Já o atual título, “Te adorando pelo avesso”, foi pescado na letra farpada de “Atrás da porta”, parceria de Chico Buarque e Francis Hime, que Illy singra em câmara lenta, em dueto com o desempenho cool do capixaba Silva, ambos escoltados apenas pelo clarinete de Loddo, o baixo de Lírio e a caixa de Pedro Fonte. Outro convidado do disco, o baiano Baco Exu do Blues, contrasta a voz roufenha com a cantora, no letárgico bolero “Me deixas louca”, pavimentado pelo bongô de Marcelo Costa. A composição do mexicano Armando Mazanero, versão do escritor Paulo Coelho, foi uma das últimas gravações de Elis, em 1981. “Estudando a letra dessa canção, notei como ela parece com a linha de muitas músicas de Baco. È muito visceral. E ele trouxe uma divisão super interessante para nossa versão”, elogia ela. Atabaques entrecortam a nostálgica valsa “Fascinação” (Maurice de Feraudy/ F.D. Marchetti, versão de Armando Louzada), sucesso de Carlos Galhardo, de 1943, que Elis reciclou, em 1976, agora atravessada por trombone e trompete soprados por Antonio Neves.

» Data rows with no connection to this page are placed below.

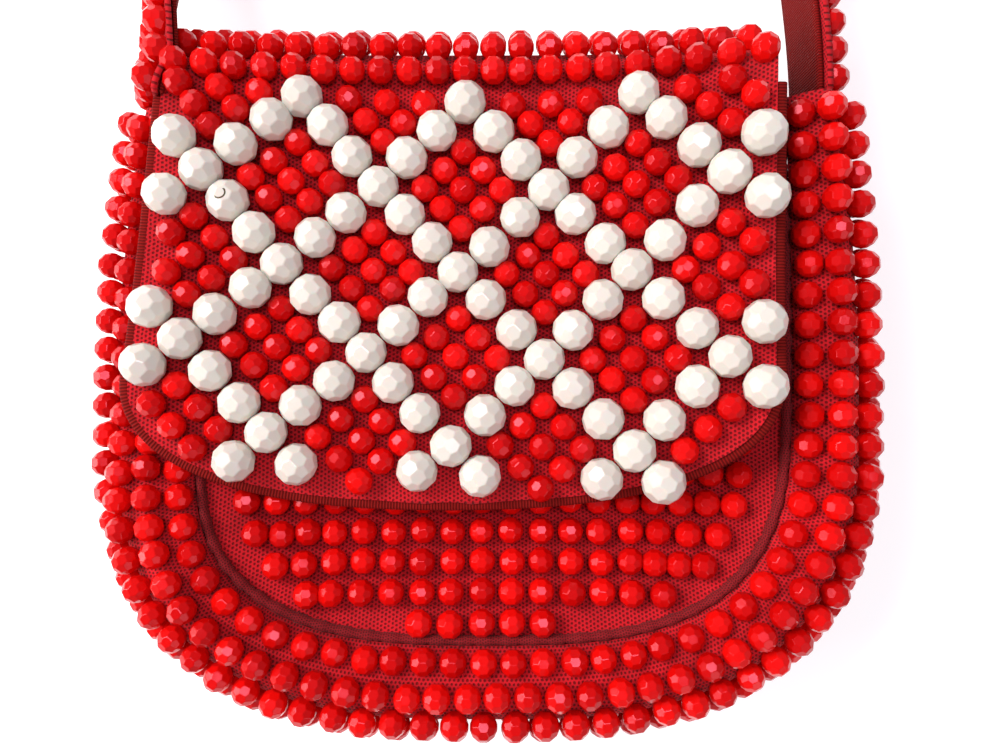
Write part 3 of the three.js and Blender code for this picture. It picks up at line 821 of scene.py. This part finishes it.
def make_back():
    """Flat knitted back over a square field of beads."""
    rows, across = BACK_GRID
    outline = []
    for distance in np.linspace(0, seam_line.length, BACK_OUTLINE_POINTS):
        place, outward, section = rim_station(distance)
        reach = section.points[-1][0] - KNIT - 2 * GAP
        outline.append(place + outward * reach)
    outline = np.array(outline)
    lowest = int(np.argmin(outline[:, 1]))
    right, left = outline[:lowest + 1][::-1], outline[lowest:]
    bottom = outline[lowest, 1]
    rise = np.linspace(0, 1, rows) ** BACK_CROWDING
    ys = bottom + BACK_TIP_ROOM + (SIDE_LENGTH + BACK_OVER - bottom) * rise
    right_x = np.interp(ys, right[:, 1], right[:, 0])
    left_x = np.interp(ys, left[:, 1], left[:, 0])
    shares = np.linspace(0, 1, across)
    x = left_x[:, None] + (right_x - left_x)[:, None] * shares
    y = np.repeat(ys[:, None], len(shares), axis=1)
    grid = np.stack([x, y, np.full_like(x, BACK_FACE)], axis=-1)
    cloth = sheet_object("back_fabric", grid, CLOTH, red_net, arc_coordinates(grid))
    finish_piece(cloth, "red_knit", "back_panel")

    centres = []
    row_y = bottom + BACK_LOWEST_ROW
    while row_y < SIDE_LENGTH + BACK_ROWS_OVER:
        low = np.interp(row_y, left[:, 1], left[:, 0]) + BACK_ROW_ROOM
        high = np.interp(row_y, right[:, 1], right[:, 0]) - BACK_ROW_ROOM
        first = math.ceil((low - MIDDLE_COLUMN) / PANEL_PITCH)
        last = math.floor((high - MIDDLE_COLUMN) / PANEL_PITCH)
        for index in range(first, last + 1):
            centres.append((MIDDLE_COLUMN + PANEL_PITCH * index, row_y, BACK_BEAD_HEIGHT))
        row_y += PANEL_PITCH
    count = len(centres)
    beads = bead_field("back_beads", centres, [(1, 0, 0)] * count, [(0, 0, -1)] * count,
                       RED_BEAD, red_plastic, jitter=BACK_JITTER)
    finish_piece(beads, "red_beads", "back_panel")


def fold_point(turn, x, offset):
    """A point of the fold: turn 0 lies on the back and pi on the front."""
    lift = (turn / math.pi) ** FOLD_LIFT_POWER * flap_lift(x)
    y = FOLD_Y + (FOLD_RADIUS + offset) * np.sin(turn)
    z = FOLD_HEIGHT - (FOLD_RADIUS + offset) * np.cos(turn) + lift
    return np.stack([x, np.full_like(x, y), z], axis=-1)


def make_flap():
    """The flap's cloth, from the back round the fold and down over the front."""
    front_rows, across = FLAP_GRID
    columns = edge_crowded(across)
    fold_x = flap_centre(FOLD_Y) + columns * flap_half_width(FOLD_Y)
    rows = []
    for y in np.linspace(SIDE_LENGTH + GAP, FOLD_Y, FLAP_TUCK_ROWS, endpoint=False):
        rows.append(fold_point(0.0, fold_x, KNIT / 2) + [0, y - FOLD_Y, 0])
    for turn in np.linspace(0, math.pi, FLAP_FOLD_ROWS, endpoint=False):
        rows.append(fold_point(turn, fold_x, KNIT / 2))
    for share in np.linspace(0, 1, front_rows):
        fall = 1 - (1 - share) ** FLAP_CROWDING
        y = np.full_like(columns, FOLD_Y + (FLAP_BOTTOM * NEAR_TIP - FOLD_Y) * fall)
        x = flap_centre(y) + columns * flap_half_width(y)
        rows.append(np.stack([x, y, flap_top(x, y)], axis=-1))
    grid = np.array(rows)
    cloth = sheet_object("flap_fabric", grid, FLAP_CLOTH, red_net, arc_coordinates(grid))
    finish_piece(cloth, "red_knit", "flap")


def lattice_point(column, row, rise):
    """A place of the lattice, raised off the flap's cloth, and the cloth's normal there."""
    across = column / LATTICE_COLUMNS
    down = row / (LATTICE_ROWS / 2) - 1
    drawn = LATTICE_LEFT_DRAW * max(-across, 0) * max(-down, 0) ** 2
    x = LATTICE_X + LATTICE_STEP * column + (LATTICE_LEAN + LATTICE_SPREAD * across) * down + drawn
    level = LATTICE_Y - LATTICE_RISE * (row - LATTICE_ROWS / 2)
    y = level + (LATTICE_TILT + LATTICE_FAN * down) * across + LATTICE_BOW * across ** 2
    normal = surface_normal(flap_top, np.float64(x), np.float64(y))
    return np.array([x, y, float(flap_top(x, y))]) + normal * rise, normal


def on_falling_line(column, row):
    return ((column + row) // 2) % LINE_SPACING == 0


def on_rising_line(column, row):
    return ((column - row) // 2) % LINE_SPACING == 0


def is_white(column, row):
    even = (column + row) % 2 == 0
    return even and (on_falling_line(column, row) or on_rising_line(column, row))


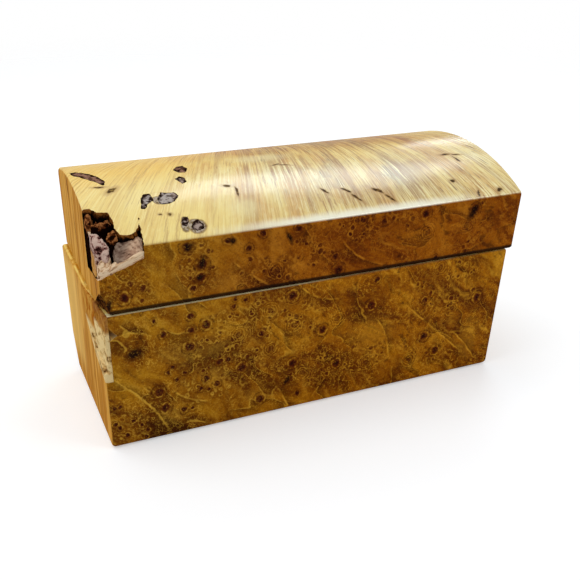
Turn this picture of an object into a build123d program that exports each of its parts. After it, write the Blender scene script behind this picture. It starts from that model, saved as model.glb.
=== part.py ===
from build123d import *
import os

# Dice box with a hinged lid, made from one block of burl with some of its bark left on.
# Millimetres. The origin is the middle of the underside, +X runs to the right end,
# -Y is the front and +Z is up. The lid is closed.

# The block
block_length = 150.0
block_depth = 62.0
base_height = 49.0
lid_front_height = 21.0
lid_crown_height = 31.0
lid_back_height = 27.6
lid_crown_back = 8.0
closing_gap = 0.2

# The lid sits a little to the right, and its left end is sawn slightly out of square
lid_right_overhang = 2.0
lid_left_inset_front = 0.9
lid_left_inset_back = 1.8

# Sanded edges, and the wane at the base's back left foot
front_top_radius = 2.0
back_top_radius = 3.5
lid_edge_radius = 0.9
lid_under_chamfer = 0.6
base_corner_radius = 1.0
base_foot_radius = 2.2
rim_radius = 0.9
wane_height = 16.0
wane_depth = 8.0
wane_length = 36.0

# The split corner at the lid's lower front left: its reach to the right, back and up
split_right = 2.9
split_back = 11.5
split_up = 8.2

# The routed hollows and their felt pads
side_wall = 9.0
end_wall = 12.5
base_floor = 8.0
lid_hollow_depth = 11.0
hollow_corner_radius = 6.0
inner_rim_chamfer = 0.5
felt_thickness = 1.5
felt_clearance = 0.3

# Brass stop hinges let into the two rims at the back
hinge_from_end = 32.0
leaf_length = 26.0
leaf_width = 7.5
leaf_thickness = 1.4
leaf_corner_radius = 1.2
knuckle_count = 3
knuckle_diameter = 4.2
knuckle_gap = 0.15
knuckle_clearance = 0.25
pin_diameter = 2.0
pin_head_diameter = 3.0
pin_head_height = 0.8
pin_running_clearance = 0.04
mortise_clearance = 0.05

# Countersunk holes in each leaf for its small wood screws
hole_count = 2
hole_spacing = 14.0
hole_inset = 4.3
hole_diameter = 1.9
countersink_diameter = 3.5
countersink_angle = 90.0

# Disc magnets let into both rims at the front
magnet_diameter = 6.0
magnet_thickness = 3.0
magnet_from_end = 23.0
magnet_clearance = 0.05
magnet_recess = 0.1

# The void at the lid's front left corner, where bark grew into the block. The outline
# runs from the left end round to the front, as distances from that corner: to the
# right and to the back. Its floor rises to the right and falls to the back.
void_back_wall = [(-3.0, 17.2), (2.4, 16.4), (4.1, 14.4), (7.2, 13.8), (8.0, 10.4), (7.4, 7.2), (8.4, 4.6)]
void_tongue = [(8.4, 4.6), (11.3, 4.1), (15.7, 10.2)]
void_right_wall = [(15.7, 10.2), (15.0, 6.0), (14.3, 1.4), (14.0, -3.0)]
void_margin = 3.0
void_floor_height = 11.8
void_floor_rise = 0.36
void_floor_fall = 0.15

# The lumps of bark in the void: outline, height above the lid's rim at the outline's
# first point, and how much the top rises to the right and to the back
left_lump_outline = [(0.7, 0.7), (5.4, 0.9), (6.6, 4.4), (5.2, 8.8), (0.9, 9.6)]
left_lump_height = 14.6
left_lump_rise = (0.25, 0.75)
right_lump_outline = [(6.4, 0.5), (13.2, 0.4), (14.3, 4.4), (11.6, 6.2), (7.8, 5.2)]
right_lump_height = 19.0
right_lump_rise = (0.10, 0.35)
back_lump_outline = [(2.9, 10.6), (6.8, 9.9), (8.6, 12.4), (6.4, 15.2), (2.2, 14.2)]
back_lump_height = 23.2
back_lump_rise = (-0.20, 0.25)
lump_taper = 4.0

# The natural face down the base's front left corner, covered with a skin of bark. Its
# edge on the left end is given as distances back from the front and down from the rim.
natural_face_edge = [(27.4, -2.0), (24.6, 10.4), (13.4, 18.6), (0.4, 23.0)]
natural_face_depth = 1.6
bark_skin_thickness = 0.9
bark_skin_share = 0.86
chip_outline = [(1.4, 2.2), (5.0, 6.8), (2.8, 8.4), (1.6, 10.4)]
chip_depth = 4.0
chip_taper = 24.0

# Pockets of bark in the lid's top, sanded flush: outlines as distances from the lid's
# front left corner, to the right and to the back
pocket_outlines = [
    [(1.8, 43.6), (3.9, 43.9), (7.5, 40.2), (9.8, 35.8), (10.9, 31.2), (9.7, 29.2), (7.4, 32.8), (2.4, 39.6)],
    [(18.8, 18.8), (20.2, 20.8), (22.2, 20.7), (22.4, 17.0), (20.2, 15.3), (18.6, 13.5), (17.6, 13.8)],
    [(23.6, 17.7), (25.8, 20.6), (29.8, 20.0), (30.8, 18.1), (28.6, 15.4), (26.8, 14.4), (23.8, 14.7)],
    [(34.0, 35.3), (36.5, 38.2), (38.5, 38.4), (39.0, 34.9), (37.4, 31.8), (35.4, 32.4)],
    [(32.7, 28.2), (34.6, 29.7), (35.9, 28.0), (35.6, 25.5), (34.0, 24.4)],
    [(28.6, 8.3), (30.4, 8.0), (30.0, 6.0), (28.6, 4.4), (27.4, 5.0)],
    [(29.8, 3.2), (31.2, 5.9), (33.2, 6.7), (34.2, 4.8), (33.8, 2.7), (31.4, 2.3)],
]
pocket_depth = 1.6
pocket_crack = 0.2

# Places worked out from the sizes above
front = -block_depth / 2
back = block_depth / 2
base_left = -block_length / 2
base_right = block_length / 2
lid_bottom = base_height + closing_gap
lid_left = base_left + lid_left_inset_front
lid_right = base_right + lid_right_overhang
lid_skew = (lid_left_inset_back - lid_left_inset_front) / block_depth
hollow_length = block_length - 2 * end_wall
hollow_width = block_depth - 2 * side_wall
pin_y = back + knuckle_diameter / 2 + knuckle_clearance
pin_z = base_height + closing_gap / 2
knuckle_pitch = leaf_length / knuckle_count
magnet_y = front + side_wall / 2
hinge_middles = {"left": base_left + hinge_from_end, "right": base_right - hinge_from_end}
magnet_middles = {"left": base_left + magnet_from_end, "right": base_right - magnet_from_end}
rims = Plane.XY.offset(pin_z)


def on_lid(points):
    """Points measured from the lid's front left corner, in the part's frame."""
    return [(lid_left + right, front + to_back) for right, to_back in points]


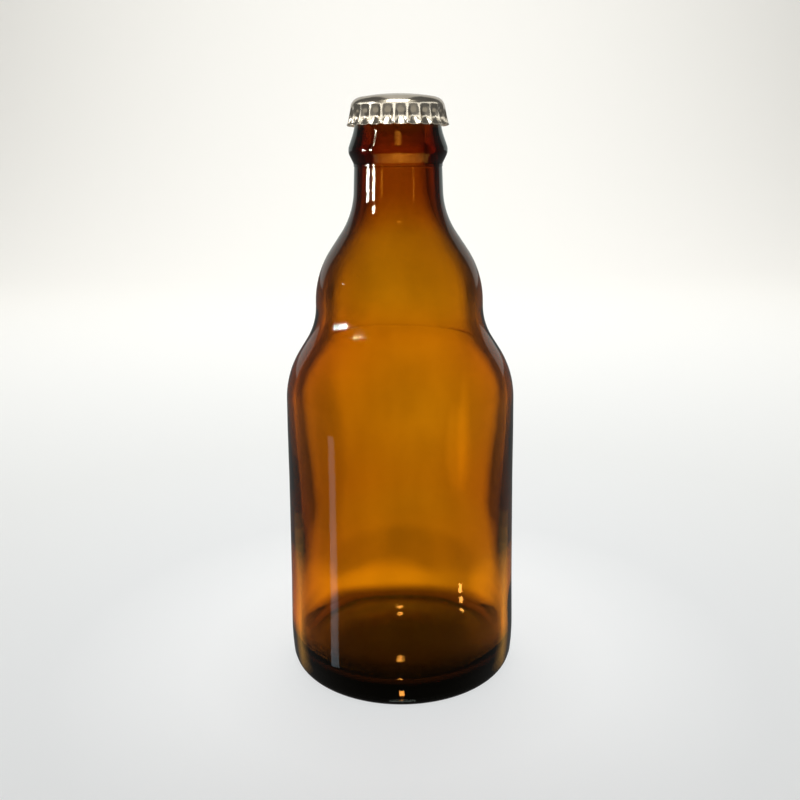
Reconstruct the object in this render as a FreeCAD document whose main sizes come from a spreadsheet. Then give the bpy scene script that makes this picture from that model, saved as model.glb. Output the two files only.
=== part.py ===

Regravada por Elis Regina, no mesmo ano, em homenagem à sua inspiradora  Angela Maria, que emplacou o sucesso, em 1953, a candente “Vida de bailarina” (Américo Seixas/ Dorival Silva) ressurge num pique de bolero pontuado por glockenspiel, com a voz da cantora reprocessada eletronicamente. Embolerado desde o original, o auto explicativo “Dois pra lá, dois pra cá” (João Bosco/ Aldir Blanc) acentua a afro latinidade da cantora, que desidrata o samba de embalo “Vou deitar e rolar” (Baden Powell/ Paulo Cesar Pinheiro), ao final, engolido por batucada com reco-reco, agogô, tamborim, caixa clara e garrafa. Mesmo sem tal intenção explícita, a seleção do disco acaba por fustigar a atual idade das trevas do país. Do sarcasmo de “Alô, alô marciano”, de Rita Lee e Roberto de Carvalho (“a crise ta virando zona/ cada um por si/ todo mundo na lona”), aos mísseis certeiros do recém falecido Aldir Blanc (“O Brazil não merece o Brasil/ o Brazil tá matando o Brasil”) em “Querelas do Brasil” (com Mauricio Tapajós), numa repaginação afro reggae, ao flamejante ska revirado em “Como nossos pais”, a bordo do recado recorrente de Belchior: “Apesar de temos feito/ tudo, tudo, tudo o que fizemos/ ainda somos os mesmos/ e vivemos como nossos pais”.